Most of us craft because, well it just feels damn good! But craft also represents a whole bunch of things to different people and you may unwittingly be one of these folks!

I’m talking about Craftivism. Now in its most formal definition it is “a form of activism, typically incorporating elements of anti-capitalism, environmentalism or third-wave feminism, that is centred on practices of craft - or what can traditionally be referred to as ‘domestic arts’”. Thank you Wikipedia, that definition gave me a bit of a giggle the domestic arts sounding like some kind of dark arts and the whole definition sounding like the topic of someone’s PhD (I’m not knocking PhDs, I have one…that’s Dr Mrs Jones thanks!!).

But an explanation I found more useful was this one from the ‘godmother’ of Craftivism Betsy Greer “craft + activism = craftivism….[that] each time you participate in crafting you are making a difference, whether it’s fighting against useless materialism or making items for charity or something betwixt and between”.

And there my dears, is the thing. Even if you simply knit something because you want to craft something handmade and personal you are metaphorically ‘sticking it to the man’ by stepping off the mass produced merry-go-round that comes with a whole bunch of side debates about consumerism, sweatshops, impacts on the planet and so on. And while your materials may well belong in the mass produced category…the notion of making and making do are brewing within you and I think that is worth celebrating in itself!

Of course there are some far more powerful and direct messages coming from craft. This blog was, in fact, inspired by the Knitting Nannas Against Gas (KNAGs) here in Australia. I have been following these wonderful ladies (and gents…but mostly ladies) for a couple of years. They opitimise to me what the craftivism movement is about…gentle slow peaceful but dogmatic subversiveness!

The KNAGs stage the most peaceful of protests. Armed with deck chairs, a ball of yarn and a good cup of tea, these nannas have persisted for the long haul sitting (or rather knitting) in protest on a weekly basis at their local member’s offices. They attract little negativity (although a recent spate of hate mail is an exception) because, well, everyone respects their nanna! 

And just today, my mum handed me a postcard that had come from the Australian Conservation Foundation. It featured another mob of Knitting Nannas who are campaigning for the creation of the Great Forests Park. A quick search of the internet reveals that there is a movement of knitters using peaceful (with the exception of needle clacking, laughter and the odd slurp of tea) protest and the symbolism of ‘quiet women’s work’ to say we need to be heard.

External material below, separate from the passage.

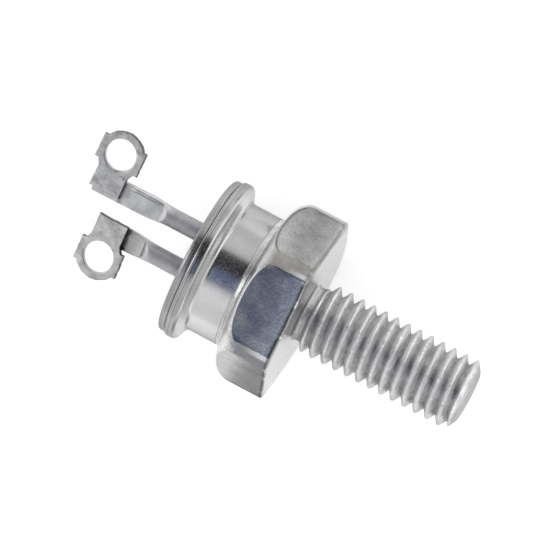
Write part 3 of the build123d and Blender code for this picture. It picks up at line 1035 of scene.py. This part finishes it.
lug_tin = stamped_tin()
for name, y, bend, swing, along_at, reach, side, seed in (
    ("cathode_lug", -tube_offset, cathode_bend, 0.0, 14.38 * MM, 2.2 * MM, -1, 3),
    ("gate_lug", tube_offset, gate_bend, 1.6, 12.92 * MM, 1.67 * MM, 1, 8),
):
    lug = lug_object(name, y, bend, swing, along_at, reach, side, seed)
    lug.data.materials.append(lug_tin)
    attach(lug, "root")
    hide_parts(name)


# Table. A large sheet of matt white paper lies under the part. It keeps the part's soft shadow, and shows
# as plain white beside it.
floor_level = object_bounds()[0].z
floor_size = 1.5


def white_sheet():
    """White paper that also glows a little for the camera, for mirrors and for glass."""
    material = bpy.data.materials.new("white_sheet")
    material.use_nodes = True
    wires = Wires(material.node_tree)
    path = wires.tree.nodes.new("ShaderNodeLightPath").outputs
    mirrored = wires.math("MAXIMUM", path["Is Glossy Ray"], path["Is Transmission Ray"])
    seen = wires.math("MAXIMUM", path["Is Camera Ray"], mirrored)
    shader = wires.tree.nodes["Principled BSDF"]
    wires.feed(shader.inputs["Base Color"], 0.82)
    wires.feed(shader.inputs["Roughness"], 0.9)
    wires.feed(shader.inputs["Specular IOR Level"], 0.0)
    wires.feed(shader.inputs["Emission Color"], 1.0)
    wires.feed(shader.inputs["Emission Strength"], wires.times(seen, 0.5))
    return material


floor_mesh = bpy.data.meshes.new("table")
half = floor_size / 2
corners = [(-half, -half), (half, -half), (half, half), (-half, half)]
floor_mesh.from_pydata([(x, y, floor_level) for x, y in corners], [], [(0, 1, 2, 3)])
table = bpy.data.objects.new("table", floor_mesh)
bpy.context.scene.collection.objects.link(table)
floor_mesh.materials.append(white_sheet())


# Camera. A long lens looks almost straight down on the part, with the stud to the lower right.
# The photograph's frame is 33.5 mm wide at the part.
to_camera = Vector((-0.1185, -0.1862, 0.9753)).normalized()
image_right = Vector((-0.87706, -0.44089, -0.19071))
image_right = (image_right - to_camera * image_right.dot(to_camera)).normalized()
image_up = to_camera.cross(image_right)
frame_width = 33.455 * MM
photo_width = 550
seat_in_photo = (306.03, 311.91)
pixel = frame_width / photo_width
aim = image_right * (photo_width / 2 - seat_in_photo[0]) * pixel
aim = aim + image_up * (seat_in_photo[1] - photo_width / 2) * pixel
camera_distance = 0.5
sensor_width = 36.0
lens = bpy.data.cameras.new("long_lens")
lens.sensor_width = sensor_width
lens.lens = sensor_width * camera_distance / frame_width
lens.clip_start = 0.01
lens.clip_end = 10.0
camera = bpy.data.objects.new("camera", lens)
turned_camera = Matrix((image_right, image_up, to_camera)).transposed().to_4x4()
camera.matrix_world = Matrix.Translation(aim + to_camera * camera_distance) @ turned_camera
bpy.context.scene.collection.objects.link(camera)
bpy.context.scene.camera = camera


# Light. A plain white tent stands all round. Cloth hangs round the lens inside it, and the shiny metal
# mirrors the cloth as its dark and blue parts.
def studio_world():
    """The tent: one even white on all sides."""
    world = bpy.data.worlds.new("white_tent")
    world.use_nodes = True
    background = world.node_tree.nodes["Background"]
    background.inputs["Color"].default_value = (1.0, 1.0, 1.0, 1.0)
    background.inputs["Strength"].default_value = 0.9
    return world


bpy.context.scene.world = studio_world()


def mirrored_sheet(name, points, faces):
    """Make a sheet that only mirrors see: the camera, the shadows and the soft light leave it out."""
    mesh = bpy.data.meshes.new(name)
    mesh.from_pydata(points, [], faces)
    piece = bpy.data.objects.new(name, mesh)
    bpy.context.scene.collection.objects.link(piece)
    piece.visible_camera = False
    piece.visible_diffuse = False
    piece.visible_shadow = False
    return piece


def sky_patch(name, aslant, across, distance):
    """Make a patch of a sphere round the part, from one angle off the zenith to another.

    aslant gives its angles in degrees towards +X and across those towards +Y; a point lies in the direction
    (tan aslant, tan across, 1).
    """
    count = 25
    u = np.tan(np.radians(np.linspace(*aslant, count)))
    v = np.tan(np.radians(np.linspace(*across, count)))
    u, v = np.meshgrid(u, v, indexing="ij")
    points = np.stack([u, v, np.ones_like(u)], axis=-1)
    points = points / np.linalg.norm(points, axis=-1, keepdims=True) * distance
    i, j = np.meshgrid(np.arange(count - 1), np.arange(count - 1), indexing="ij")
    corner = i * count + j
    quads = np.stack([corner, corner + 1, corner + count + 1, corner + count], axis=-1)
    return mirrored_sheet(name, points.reshape(-1, 3).tolist(), quads.reshape(-1, 4).tolist())


def flat_patch(name, reach_x, reach_y, height):
    """Make a level rectangle."""
    (x0, x1), (y0, y1) = reach_x, reach_y
    points = [(x0, y0, height), (x1, y0, height), (x1, y1, height), (x0, y1, height)]
    return mirrored_sheet(name, points, [(0, 1, 2, 3)])


def plain_glow(name, colour):
    """A surface that gives off one even colour."""
    material = bpy.data.materials.new(name)
    material.use_nodes = True
    wires = Wires(material.node_tree)
    shader = wires.tree.nodes["Principled BSDF"]
    wires.feed(shader.inputs["Base Color"], 0.0)
    wires.feed(shader.inputs["Specular IOR Level"], 0.0)
    wires.feed(shader.inputs["Emission Color"], colour)
    wires.feed(shader.inputs["Emission Strength"], 1.0)
    return material


def glowing_cloth(name, across_stops, blue_stops, blue_reach, fade):
    """Cloth round the lens: black towards -Y, blue in the middle, and white again at its edges.

    across_stops are its colours by the angle off the zenith towards +Y, in degrees. Inside blue_reach of
    that angle, as outer and inner limits, blue_stops by the angle towards +X take their place. Near the two
    ends in X it fades into the white of the tent; fade gives those angles, outer and inner.
    """
    material = plain_glow(name, 1.0)
    wires = Wires(material.node_tree)
    x, y, z = wires.axes()
    aslant = wires.math("ARCTAN2", x, z)
    across = wires.math("ARCTAN2", y, z)

    def share(value, low, high, out_low=0.0, out_high=1.0):
        return wires.spread(value, radians(low), radians(high), out_low, out_high, curve="LINEAR")

    def ramp(value, stops):
        low, high = stops[0][0], stops[-1][0]
        node = wires.tree.nodes.new("ShaderNodeValToRGB")
        wires.feed(node.inputs["Fac"], share(value, low, high))
        elements = node.color_ramp.elements
        elements[0].color = (*stops[0][1], 1.0)
        elements[1].color = (*stops[-1][1], 1.0)
        for degrees_off, colour in stops[1:-1]:
            elements.new((degrees_off - low) / (high - low)).color = (*colour, 1.0)
        return node.outputs["Color"]

    start, full_start, full_end, end = blue_reach
    blue = wires.math("MINIMUM", share(across, start, full_start), share(across, full_end, end, 1.0, 0.0))
    colour = wires.mix(blue, ramp(across, across_stops), ramp(aslant, blue_stops))
    start, full_start, full_end, end = fade
    tent = wires.math("MAXIMUM", share(aslant, start, full_start, 1.0, 0.0), share(aslant, full_end, end))
    shader = wires.tree.nodes["Principled BSDF"]
    wires.feed(shader.inputs["Emission Color"], wires.mix(tent, colour, 0.9))
    return material


lens_cloth = sky_patch("lens_cloth", (-42.0, 24.0), (-66.0, 52.0), 0.3)
lens_cloth.data.materials.append(glowing_cloth("lens_cloth", [
    (-66.0, (1.05, 1.05, 1.05)),
    (-50.0, (1.02, 1.02, 1.02)),
    (-40.5, (1.0, 1.0, 1.0)),
    (-36.0, (0.03, 0.03, 0.035)),
    (14.0, (0.02, 0.022, 0.03)),
    (20.0, (0.6, 0.61, 0.66)),
    (30.0, (0.94, 0.95, 0.98)),
    (52.0, (1.0, 1.0, 1.0)),
], [
    (-30.0, (0.02, 0.02, 0.03)),
    (-8.0, (0.03, 0.03, 0.04)),
    (-1.0, (0.42, 0.47, 0.56)),
    (4.0, (0.20, 0.26, 0.42)),
    (9.0, (0.07, 0.09, 0.24)),
    (16.0, (0.04, 0.05, 0.16)),
], (-9.0, -1.0, 15.0, 20.0), (-42.0, -30.0, 15.0, 24.0)))


# Cards. The end card stands past the terminals and lights the shoulders and facets that face them. The dark
# card shades the terminals' near side, and the stud's card puts the light on the flanks of its thread.
for name, aslant, across, distance, glow, colour in (
    ("side_card", (34.0, 72.0), (-12.0, 24.0), 0.32, "bright_card", 2.1),
    ("side_dark", (15.0, 66.0), (-38.0, -13.0), 0.29, "dark_card", (0.12, 0.12, 0.13)),
    ("stud_card", (-75.0, -34.0), (-78.0, -26.0), 0.31, "soft_card", 1.9),
):
    sky_patch(name, aslant, across, distance).data.materials.append(plain_glow(glow, colour))


# Felt. Two strips of grey felt lie on the table beside the part, a wide one towards +Y and a narrow one
# towards -Y. They darken what the metal's lower sides mirror.
felt_thickness = 0.2 * MM
felt = plain_glow("grey_felt", (0.48, 0.48, 0.49))
for name, reach_x, reach_y in (
    ("side_felt_front", (-14.0 * MM, 3.6 * MM), (10.5 * MM, 40.0 * MM)),
    ("side_felt_back", (1.0 * MM, 6.0 * MM), (-36.0 * MM, -14.0 * MM)),
):
    flat_patch(name, reach_x, reach_y, floor_level + felt_thickness).data.materials.append(felt)


bpy.context.scene.view_settings.view_transform = "Standard"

And it’s not just knitting. There are some badass cross stitchers out there too! Many of these cross stitchers take the idea that the cross-stitch was often the voice of the ‘feminine’ mantra. These mantra’s being stitched and displayed so everyone could rest assured the woman of the house knew her place…and they turn it on its head. This collection includes such calls to action as “Wake up kickass repeat” and “A woman’s place is in the White House” and possibly my favourite “Ovaries before Brovaries” 

Then of course there is the rise of yarn bombing and guerrilla knitting. I was lucky enough to get involved with a local council organised yarn bombing exercise a few years ago with a bunch of friends and family - I knit Brisbane. Even though we had permission and the support of cherry pickers, there was a great sense of subversiveness in stitching mohair, sequined knitwear to kangaroo sculptures and giving a giant floral handbag to a statue of a judge. The city of Brisbane woke to a town dressed for the winter. The project was part of celebration of the ‘domestic arts’.

 

But why craft and subversiveness when craft seems to have a long history of defining women in a way that we have all struggled to escape? I guess crafting firstly and foremost is an expression of you! Even when you create a gift for someone, by making with your own little hands, with your attention and care for detail, you are gifting a little piece of yourself. The same with craftivism. When the world seems out of kilter and you are trying to make sense of an injustice, it can feel right to act from the heart and craft is one way to do that.

But craft is also a great way to bring people together. You can sit and quietly craft while discussing issues, working up protests or actions or simply interact face-to-face in a fast paced, social media world! I think of friendship quilts and how they have brought together crafters in the past. Working together to a common goal and purpose and craft as a tool for social change starts to make sense.